ABUJA (Reuters) - Islamist fighters from Nigeria's Boko Haram group have abducted more than 1,000 children in the northeast since 2013, the United Nations children's agency UNICEF said on Friday.
The militants regularly took youngsters to spread fear and show power, the agency said on the eve of the fourth anniversary of the abduction of 276 schoolgirls from the town of Chibok, a case that triggered global outrage.
"Children in northeastern Nigeria continue to come under attack at a shocking scale," said Mohamed Malick Fall, UNICEF's Nigeria head.
The agency said it had documented more than 1,000 verified cases, the first time it had published an estimated tally. But the actual number could be much larger, it added.
It said it had interviewed one young woman, Khadija, now 17, who was abducted after a Boko Haram attack on her town, then locked in a room, forced to marry one of the fighters and repeatedly raped.
She became pregnant and "now lives with her young son in an IDP (displaced persons) camp, where she has struggled to integrate with the other women due to language barriers and the stigma of being a ‘Boko Haram wife’," UNICEF said.
At least 2,295 teachers have been killed and more than 1,400 schools have been destroyed in the conflict, it added.
The Boko Haram conflict is in its tenth year, but shows little sign of ending. In February, one faction kidnapped more than 100 schoolgirls from the town of Dapchi, previously untouched by the war.

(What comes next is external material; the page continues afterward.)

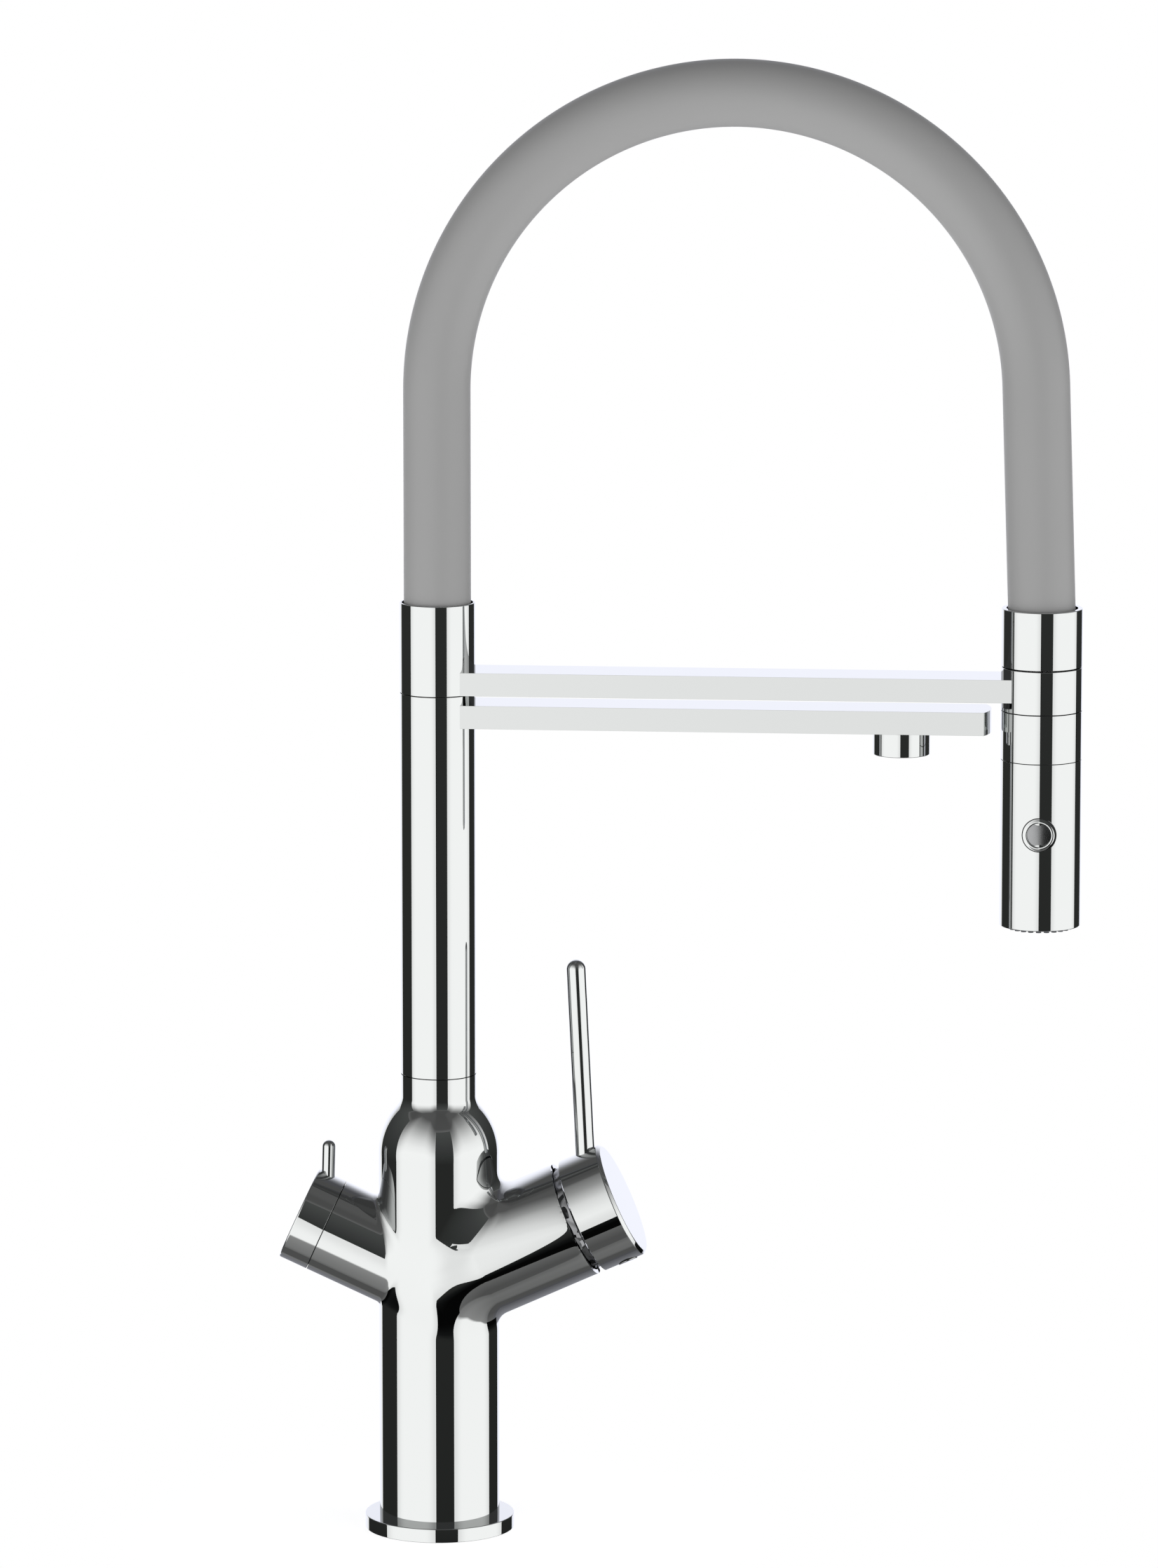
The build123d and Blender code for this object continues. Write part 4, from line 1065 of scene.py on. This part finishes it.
# %% [markdown]
# ## Hose
# The silicone hose is one smooth tube: a leg out of the sleeve, a wide arch, and a leg that
# leans out a little on its way down to the spray. A ring of edges is drawn up, spun over and
# drawn down, and the skin is then given its wall.

# %% Hose
hose_wall = 2.83
hose_centre_z = 430.0
arch_radius = 110.38
hose_lean = 1.87
hose_sides = 96
arch_steps = 180


def drawn(bm, ring, way):
    """Draws a ring of edges along a way and gives back the new ring."""
    made = bmesh.ops.extrude_edge_only(bm, edges=ring)["geom"]
    bmesh.ops.translate(bm, verts=[v for v in made if isinstance(v, bmesh.types.BMVert)], vec=way)
    return [edge for edge in made if isinstance(edge, bmesh.types.BMEdge)]


bm = bmesh.new()
bmesh.ops.create_circle(bm, segments=hose_sides, radius=hose_radius * mm)
bmesh.ops.translate(bm, verts=bm.verts, vec=(0, 0, hose_seat * mm))
ring = drawn(bm, list(bm.edges), (0, 0, (hose_centre_z - hose_seat) * mm))
over = bmesh.ops.spin(
    bm,
    geom=ring,
    cent=(arch_radius * mm, 0, hose_centre_z * mm),
    axis=(0, 1, 0),
    angle=math.radians(180 - hose_lean),
    steps=arch_steps,
)
ring = [edge for edge in over["geom_last"] if isinstance(edge, bmesh.types.BMEdge)]
lean = math.radians(hose_lean)
arch_end_z = hose_centre_z + arch_radius * math.sin(lean)
leg_length = (arch_end_z - hose_seat) / math.cos(lean) * mm
drawn(bm, ring, Vector((math.sin(lean), 0, -math.cos(lean))) * leg_length)
bmesh.ops.recalc_face_normals(bm, faces=bm.faces)
bmesh.ops.solidify(bm, geom=list(bm.faces), thickness=hose_wall * mm)
make_piece(bm, "grey_hose", "silicone_hose")

# %% [markdown]
# ## Upper arm
# Both arms are flat bars with crisp edges, hardly broken by the polishing. Both ends of the upper
# one are hidden, in the sleeve and in the spray's ring, so a block with rounded long edges does.

# %% Upper arm
arm_width = 21.0
arm_edge = 0.04
reach = 223.6
upper_low, upper_high = heights("holder_arm")
bm = bmesh.new()
bmesh.ops.create_cube(bm, size=1)
bmesh.ops.scale(bm, vec=Vector((reach, arm_width, upper_high - upper_low)) * mm, verts=bm.verts)
bmesh.ops.translate(bm, vec=Vector((reach, 0, upper_low + upper_high)) / 2 * mm, verts=bm.verts)
long_edges = [e for e in bm.edges if abs(e.verts[0].co.x - e.verts[1].co.x) > arm_width * mm]
broken_edges(bm, long_edges, arm_edge)
make_piece(bm, "upper_arm", "holder_arm")

# %% [markdown]
# ## Lower arm
# The lower arm ends in a shallow arc. Its outline is a spun row of points and the two corners of
# its root, drawn up into a block. The root lies inside the riser, and its edges stay sharp.

# %% Lower arm
crisp_angle = 0.5
root_part = 1
lower_low, lower_high = heights("filtered_water_arm")
lower_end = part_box("filtered_water_arm")[1].x / mm
arm_end_radius = 25.0
arm_end_steps = 32
half_width = arm_width / 2
arc_axis = lower_end - arm_end_radius
corner_turn = math.asin(half_width / arm_end_radius)
arc_start = arc_axis + arm_end_radius * math.cos(corner_turn)
bm = bmesh.new()
bmesh.ops.spin(
    bm,
    geom=[bm.verts.new(Vector((arc_start, -half_width, lower_low)) * mm)],
    cent=Vector((arc_axis, 0, lower_low)) * mm,
    axis=(0, 0, 1),
    angle=2 * corner_turn,
    steps=arm_end_steps,
)
rim = sorted(bm.verts, key=lambda vertex: vertex.co.y)
root = [bm.verts.new(Vector((0, side * half_width, lower_low)) * mm) for side in (1, -1)]
made = bmesh.ops.extrude_face_region(bm, geom=[bm.faces.new(rim + root)])["geom"]
bmesh.ops.translate(
    bm,
    verts=[v for v in made if isinstance(v, bmesh.types.BMVert)],
    vec=(0, 0, (lower_high - lower_low) * mm),
)
crisp = [e for e in bm.edges if len(e.link_faces) == 2 and e.calc_face_angle() > crisp_angle]
crisp = [e for e in crisp if max(v.co.x for v in e.verts) > root_part * mm]
broken_edges(bm, crisp, arm_edge)
bmesh.ops.recalc_face_normals(bm, faces=bm.faces)
make_piece(bm, "lower_arm", "filtered_water_arm")

# %% [markdown]
# ## Outlet
# The filtered water leaves by a short turned outlet under the lower arm, with an aerator set in.

# %% Outlet
outlet_x = 172.0
outlet_low = heights("filter_outlet")[0]
outlet_radius = 10.56
outlet_round = 0.3
outlet_bore = 7.6
aerator_radius = 8.6
aerator_depth = 6
aerator_top = outlet_low + aerator_depth
aerator_round = 0.15
bm = turned((
    (aerator_radius, outlet_low, aerator_round),
    (outlet_radius, outlet_low, outlet_round),
    (outlet_radius, lower_low, 0),
    (outlet_bore, lower_low, 0),
    (outlet_bore, aerator_top, 0),
    (aerator_radius, aerator_top, 0),
))
stand(bm, (outlet_x * mm, 0, 0))
make_piece(bm, "water_outlet", "filter_outlet")

# %% [markdown]
# ## Spray column
# Four turned pieces of one diameter hang under each other: the hose's connector, the ring that
# ends the upper arm, the collar that docks under it, and the spray.

# %% Spray column
head_axis = (reach * mm, 0, 0)
head_radius = 14.95
connector_high = heights("hose_connector")[1]
connector_seam = 330.2
connector_round = 0.3
ring_low, ring_high = heights("holder_ring")
ring_round = 0.4
collar_low = 295.5
collar_high = heights("spray_collar")[1]
shell_low, shell_high = heights("spray_body")
shell_round = 0.4
narrow_bore = 9.0
wide_bore = 13.2
column_pieces = (
    (
        "connector",
        "hose_connector",
        wide_bore,
        (connector_seam, seam_round),
        (connector_high, connector_round),
    ),
    ("spray_holder", "holder_ring", narrow_bore, (ring_low, seam_round), (ring_high, ring_round)),
    ("collar", "spray_collar", narrow_bore, (collar_low, seam_round), (collar_high, seam_round)),
    ("spray_shell", "spray_body", wide_bore, (shell_low, shell_round), (shell_high, seam_round)),
)
# The end faces in the seams carry painted shade.
for name, node, bore, foot, top in column_pieces:
    seams = [(level, level) for level, rounding in (foot, top) if rounding == seam_round]
    outline = ((bore, foot[0], 0), (head_radius, *foot), (head_radius, *top), (bore, top[0], 0))
    bm = turned(outline, painted_shade_ranges=seams)
    stand(bm, head_axis)
    make_piece(bm, name, node)

# %% [markdown]
# ## Button
# A glossy ring with a sloping rim frames a satin button that changes the jet. The button is
# slightly domed, so that its blurred mirror image runs from light to dark.

# %% Button
button_z = 269.2
bezel_radius = 6.4
bezel_bore = 4.5
bezel_proud = 0.45
bezel_depth = 5.0
bezel_flat = 5.2
bezel_rim = 6.05
bezel_slope = 0.4
bezel_bore_round = 0.15
bezel_rim_round = 0.2
button_play = 0.06
button_inset = 0.25
button_length = 5.5
button_dome_radius = 33.0
dome_rings = 6
into_spray = (0, 1, 0)
bezel_face = Vector((reach, -head_radius - bezel_proud, button_z)) * mm
# The step behind the sloping rim carries painted shade, a dark line round the ring.
bm = turned(
    (
        (bezel_bore, 0, bezel_bore_round),
        (bezel_flat, 0, bezel_rim_round),
        (bezel_rim, bezel_slope, 0),
        (bezel_radius, bezel_slope, 0),
        (bezel_radius, bezel_depth, 0),
        (bezel_bore, bezel_depth, 0),
    ),
    painted_shade_ranges=((bezel_slope, bezel_slope),),
)
stand(bm, bezel_face, into_spray)
make_piece(bm, "button_ring", "button_bezel")

button_radius = bezel_bore - button_play
dome = []
for number in range(dome_rings):
    radius = button_radius * number / (dome_rings - 1)
    dome.append((radius, button_inset + radius ** 2 / (2 * button_dome_radius), 0))
bm = turned((
    *dome,
    (button_radius, button_inset + button_length, 0),
    (0, button_inset + button_length, 0),
))
stand(bm, bezel_face, into_spray)
make_piece(bm, "jet_button", "spray_button")

# %% [markdown]
# ## Mixer lever
# The mixer's barrel ends in a turned cap. Behind the cap stands the dark nut that holds the
# cartridge, and the cap is hollow behind, so that it clears the nut when the lever tilts.

# %% Nut and cap
nut_radius = 20.0
nut_bore = 10.0
nut_depth = 4.0
nut_top = 58.8
nut_round = 0.3
# The nut's dark plate is painted shade for the groove between the barrel and the cap.
bm = turned((
    (nut_bore, mixer_seam - nut_depth, 0),
    (nut_radius, mixer_seam - nut_depth, 0),
    (nut_radius, nut_top, nut_round),
    (nut_bore, nut_top, 0),
))
stand(bm, body_point(0, mixer_way), mixer_way)
make_piece(bm, "dark_nut", "cartridge_nut")

cap_start = 59.5
cap_end = 76.0
cap_edge = 1.15
cap_round = 0.3
cap_sharp_angle = 30
cap_wall = 1.7
cap_hollow = mixer_radius - cap_wall
cap_hollow_depth = 3.0
bm = turned((
    (0, cap_start + cap_hollow_depth, 0),
    (cap_hollow, cap_start + cap_hollow_depth, 0),
    (cap_hollow, cap_start, 0),
    (mixer_radius, cap_start, seam_round),
    (mixer_radius, cap_end - cap_edge, cap_round),
    (mixer_radius - cap_edge, cap_end, cap_round),
    (0, cap_end, 0),
))
stand(bm, body_point(0, mixer_way), mixer_way)
make_piece(bm, "mixer_cap", "lever_cap", sharp=cap_sharp_angle)

# %% [markdown]
# ## Screw cover
# A small round plug in the underside of the cap hides the screw that holds the lever. Its face
# and its edge are polished, and its side carries painted shade, so that a dark line goes round it.

# %% Screw cover
plug_radius = 3.75
plug_face = 22.4
plug_length = 2.5
plug_along = 68.6
plug_turn = 13.0
plug_round = 0.25
plug_shine = 0.3
under_barrel = Matrix.Rotation(-math.radians(plug_turn), 3, mixer_way) @ -Vector(mixer_up)
# The plug's side carries painted shade.
bm = turned(
    (
        (0, plug_face - plug_length, 0),
        (plug_radius, plug_face - plug_length, 0),
        (plug_radius, plug_face, plug_round),
        (0, plug_face, 0),
    ),
    painted_shade_ranges=((plug_face - plug_length, plug_face - plug_shine),),
)
stand(bm, body_point(plug_along, mixer_way), under_barrel)
make_piece(bm, "screw_cover", "screw_plug")

# %% [markdown]
# ## Lever
# A long round rod stands up from the cap and ends in half a ball. A ball loses its lower half,
# and the rim that is left is drawn down to the seat of the rod. The same function makes the
# knob's pin.

# %% Lever
ball_sides = 64
ball_rings = 32
below_middle = 0.001
lever_radius = 3.6
lever_seat = 8
lever_root = (69.7, 20.8)
lever_top = (97.0, 89.7)


def beside_barrel(way, along, rise):
    """A point along a barrel and up from its axis, in metres."""
    up = Vector((0, 1, 0)).cross(Vector(way))
    if up.z < 0:
        up = -up
    return body_point(along, way) + up * rise * mm


def rod(way, root, top, seat, radius, name, node):
    """A round rod with half a ball at its top, let in by a seat below its root.

    Root and top are given as the way along a barrel and the rise from its axis.
    """
    foot = beside_barrel(way, *root)
    head = beside_barrel(way, *top)
    start = foot + (foot - head).normalized() * seat * mm
    straight = (head - start).length - radius * mm
    bm = bmesh.new()
    bmesh.ops.create_uvsphere(
        bm, u_segments=ball_sides, v_segments=ball_rings, radius=radius * mm
    )
    lower = [v for v in bm.verts if v.co.z < -below_middle * mm]
    bmesh.ops.delete(bm, geom=lower, context="VERTS")
    bmesh.ops.translate(bm, verts=bm.verts, vec=(0, 0, straight))
    drawn(bm, [e for e in bm.edges if e.is_boundary], (0, 0, -straight))
    bmesh.ops.holes_fill(bm, edges=[e for e in bm.edges if e.is_boundary])
    bmesh.ops.recalc_face_normals(bm, faces=bm.faces)
    stand(bm, start, (head - start).normalized())
    make_piece(bm, name, node)


rod(mixer_way, lever_root, lever_top, lever_seat, lever_radius, "lever", "lever_rod")

# %% [markdown]
# ## Filter knob
# The barrel for filtered water ends in a short knob, turned by a small pin. A narrower neck closes
# the seam behind the knob; it is dark and matt, as painted shade for the depth of the seam.

# %% Filter knob and pin
knob_start = 46.65
knob_end = 57.8
knob_neck = 16.2
knob_neck_start = 45.0
knob_round = 0.65
pin_radius = 2.45
pin_seat = 6
pin_root = (53.2, 16.5)
pin_top = (58.9, 30.0)
# The neck and the seam behind the knob carry painted shade.
bm = turned(
    (
        (0, knob_neck_start, 0),
        (knob_neck, knob_neck_start, 0),
        (knob_neck, knob_start, 0),
        (filter_radius, knob_start, seam_round),
        (filter_radius, knob_end, knob_round),
        (0, knob_end, 0),
    ),
    painted_shade_ranges=((knob_neck_start, knob_start),),
)
stand(bm, body_point(0, filter_way), filter_way)
make_piece(bm, "knob", "filter_knob")
rod(filter_way, pin_root, pin_top, pin_seat, pin_radius, "knob_pin", "filter_pin")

A month later, the militants returned almost all of those girls. About five died while in Boko Haram hands. One other, Leah Sharibu, remains captive because she refused to convert to Islam, her freed classmates have said.
The government said the release was a prelude to ceasefire talks, though some insurgency experts disagree, saying it violated that faction's ideology to kidnap Muslims.
Boko Haram remains a charged issue politically. President Muhammadu Buhari in 2015 rode to power on promises to end the insurgency. But his administration has failed to defeat Boko Haram, despite pushing the militants out of many towns in the northeast by 2016.
On Monday, Buhari said he plans to seek re-election in 2019.
Four years since the Chibok abduction, about 100 of the schoolgirls are unaccounted for. Some may be dead, according to testimony from the rescued girls and Boko Haram experts.
Boko Haram in January released a video purporting to show some of the missing Chibok girls, saying they wish to remain with their captors.